━━━━━ Information shown

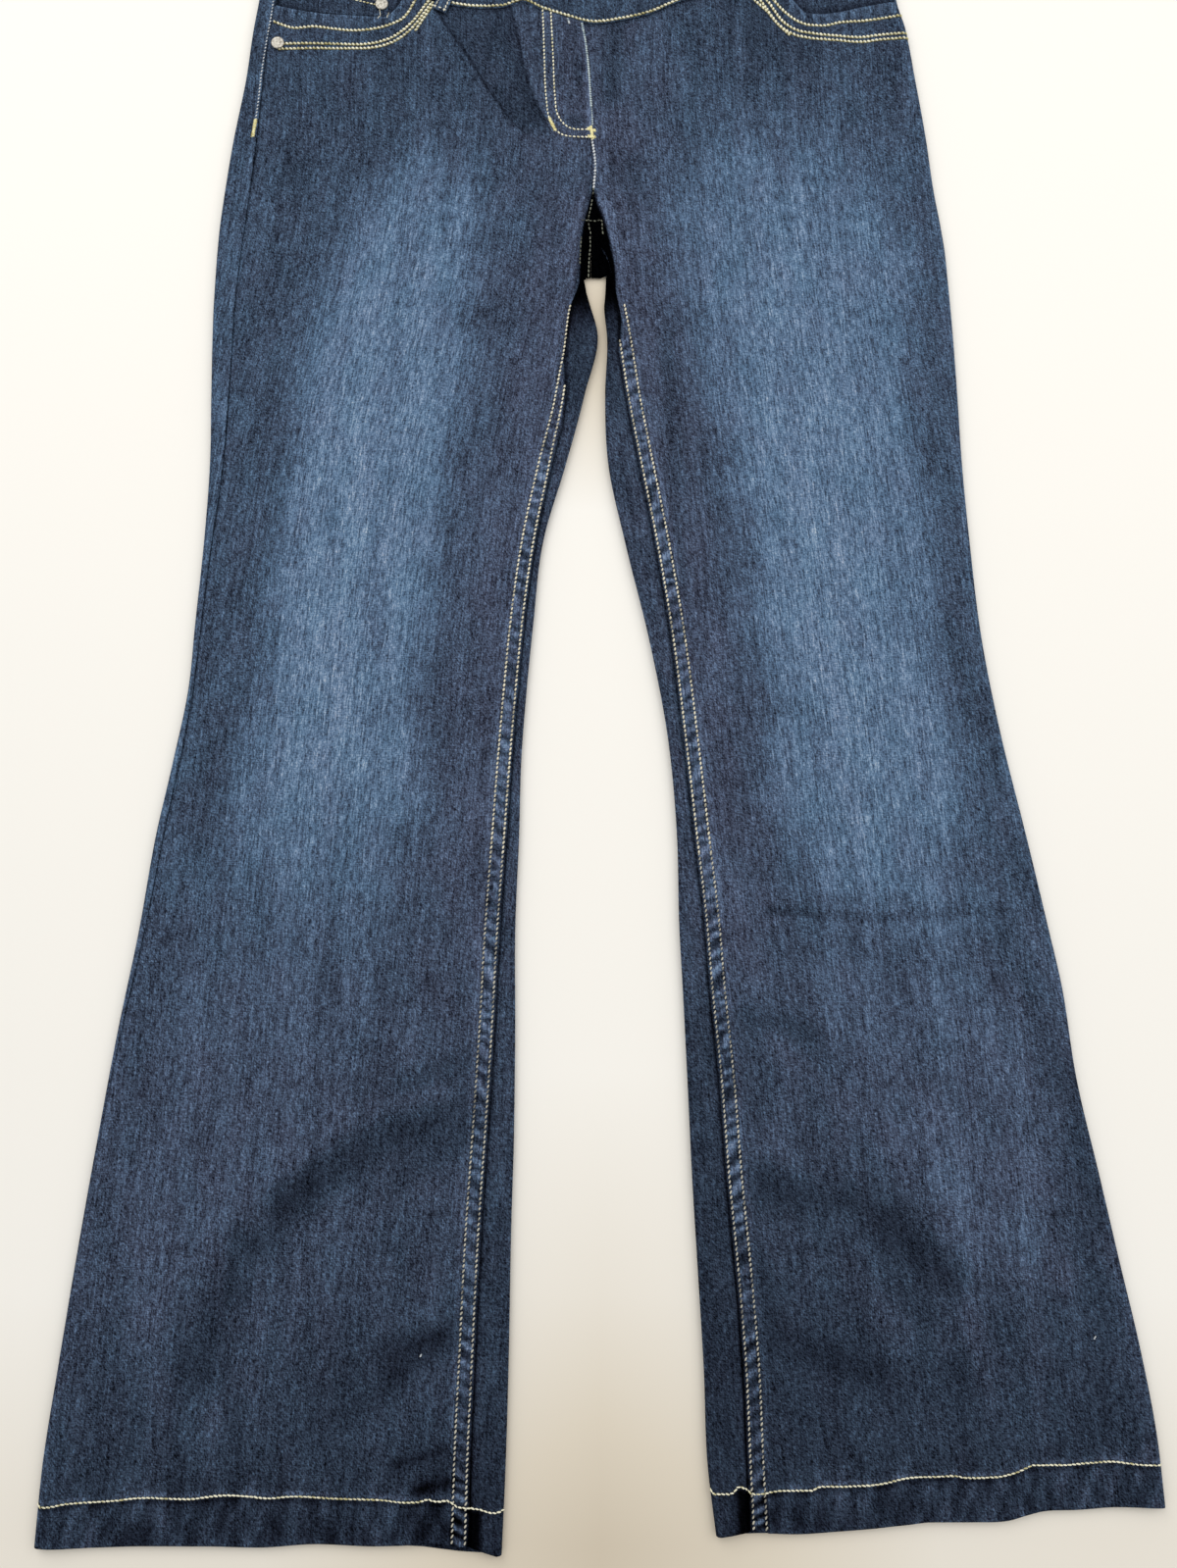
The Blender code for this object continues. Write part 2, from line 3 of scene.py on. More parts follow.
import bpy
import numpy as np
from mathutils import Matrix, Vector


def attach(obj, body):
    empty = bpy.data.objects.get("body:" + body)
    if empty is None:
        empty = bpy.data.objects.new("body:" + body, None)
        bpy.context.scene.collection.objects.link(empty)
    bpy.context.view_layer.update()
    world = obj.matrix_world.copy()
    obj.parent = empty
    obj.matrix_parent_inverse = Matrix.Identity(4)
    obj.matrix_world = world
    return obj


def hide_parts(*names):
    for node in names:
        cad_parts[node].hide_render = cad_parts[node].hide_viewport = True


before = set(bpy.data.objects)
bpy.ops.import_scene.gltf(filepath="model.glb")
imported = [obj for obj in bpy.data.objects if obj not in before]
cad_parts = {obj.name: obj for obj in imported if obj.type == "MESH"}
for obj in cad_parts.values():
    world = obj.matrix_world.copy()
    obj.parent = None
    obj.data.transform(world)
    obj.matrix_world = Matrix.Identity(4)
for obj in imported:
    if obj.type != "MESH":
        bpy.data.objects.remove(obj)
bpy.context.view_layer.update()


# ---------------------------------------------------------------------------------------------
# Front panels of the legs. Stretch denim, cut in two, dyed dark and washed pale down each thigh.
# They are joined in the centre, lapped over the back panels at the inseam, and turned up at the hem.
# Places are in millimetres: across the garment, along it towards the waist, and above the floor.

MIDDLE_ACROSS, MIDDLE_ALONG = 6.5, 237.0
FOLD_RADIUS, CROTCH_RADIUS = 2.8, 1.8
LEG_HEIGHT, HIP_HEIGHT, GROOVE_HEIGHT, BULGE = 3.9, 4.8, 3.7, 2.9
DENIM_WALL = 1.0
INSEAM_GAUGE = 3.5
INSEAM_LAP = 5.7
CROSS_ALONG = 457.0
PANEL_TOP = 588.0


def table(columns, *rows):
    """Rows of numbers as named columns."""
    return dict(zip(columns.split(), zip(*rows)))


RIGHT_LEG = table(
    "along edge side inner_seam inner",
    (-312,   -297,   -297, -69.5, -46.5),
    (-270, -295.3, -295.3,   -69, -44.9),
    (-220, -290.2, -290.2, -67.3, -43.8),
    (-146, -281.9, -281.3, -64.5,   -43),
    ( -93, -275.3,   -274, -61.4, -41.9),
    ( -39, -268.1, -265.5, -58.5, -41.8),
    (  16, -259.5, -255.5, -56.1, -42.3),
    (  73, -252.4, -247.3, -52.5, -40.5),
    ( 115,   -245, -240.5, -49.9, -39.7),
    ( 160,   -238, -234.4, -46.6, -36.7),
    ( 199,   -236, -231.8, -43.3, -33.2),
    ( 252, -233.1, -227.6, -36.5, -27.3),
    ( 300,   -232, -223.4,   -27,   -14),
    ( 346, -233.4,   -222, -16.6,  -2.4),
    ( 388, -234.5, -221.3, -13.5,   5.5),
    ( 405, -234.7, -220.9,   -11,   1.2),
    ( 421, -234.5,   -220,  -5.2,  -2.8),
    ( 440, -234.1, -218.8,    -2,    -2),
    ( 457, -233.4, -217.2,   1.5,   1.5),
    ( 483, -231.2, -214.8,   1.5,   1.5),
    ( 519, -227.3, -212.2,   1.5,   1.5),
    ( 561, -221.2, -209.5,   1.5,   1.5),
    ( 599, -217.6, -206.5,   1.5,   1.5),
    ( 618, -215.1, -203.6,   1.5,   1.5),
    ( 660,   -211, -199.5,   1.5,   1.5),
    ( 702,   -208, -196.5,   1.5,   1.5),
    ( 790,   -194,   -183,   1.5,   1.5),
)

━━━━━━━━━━

**What is expected**
Check each line of the data above for the word "body" and say how many lines contain it, giving nothing besides the number.

**Task solution**
3